2. Ensure that you’re fostering collaborations and introductions to members can actively manage their returns on investments

3. Encourage members to contribute to the running of the association

8. Lastly, where do you see the industry in the next five years?

We are likely to see continued growth in the adoption of FinTech solutions, both in developed and emerging markets. As consumers become increasingly comfortable with digital channels and alternative financial services, FinTech companies will have the opportunity to offer a wider range of products and services, including more sophisticated investment and lending options.

As well as open banking, we are likely to see a continued convergence between FinTech and other industries, such as healthcare, retail, and real estate. This will enable the development of new and innovative products and services that leverage data and technology to create more seamless and integrated experiences for consumers.

In terms of advancements in technology, we are likely to see increased use of artificial intelligence (AI) and machine learning (ML) in the FinTech industry. This will enable more personalised and targeted services, as well as more efficient risk management and fraud detection.

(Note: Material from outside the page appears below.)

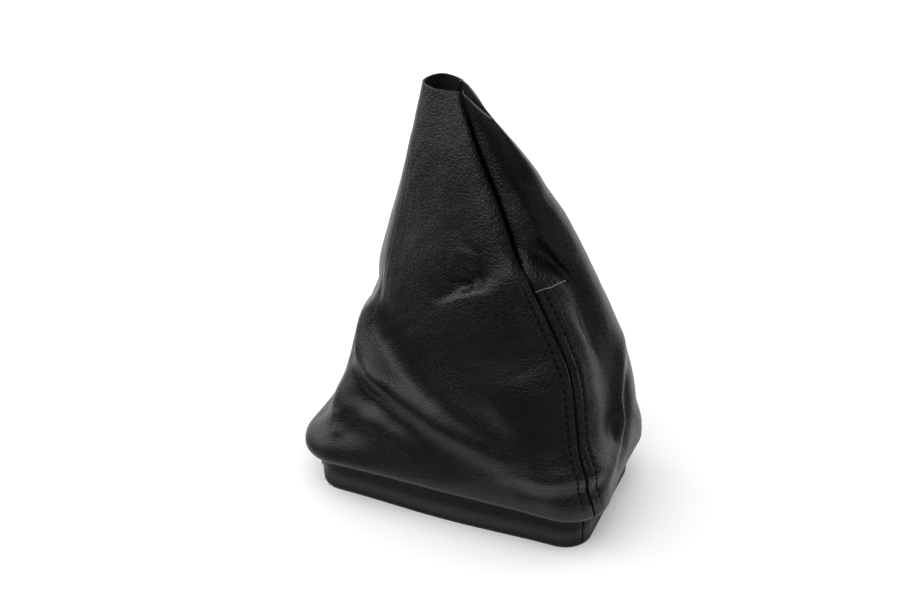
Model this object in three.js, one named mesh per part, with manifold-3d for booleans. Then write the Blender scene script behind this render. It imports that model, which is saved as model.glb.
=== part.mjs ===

Overall, the next five years are likely to see continued growth and innovation in the FinTech industry, as companies continue to find new ways to leverage technology to create value for consumers and businesses alike. However, it is also important to recognise that the industry will face ongoing challenges, such as regulatory compliance, cybersecurity, and consumer privacy, which will need to be carefully managed in order to ensure that the industry continues to thrive

9. What can people expect from FINASA in 2023, and any exclusive announcements you would love to make?

2023 will be our first full year in operation and we have a vast array of activities planned, including bringing numerous international FinTech events to South Africa, working closely with our governmental partners to drive financial inclusion and forming a number of international delegations for international visits.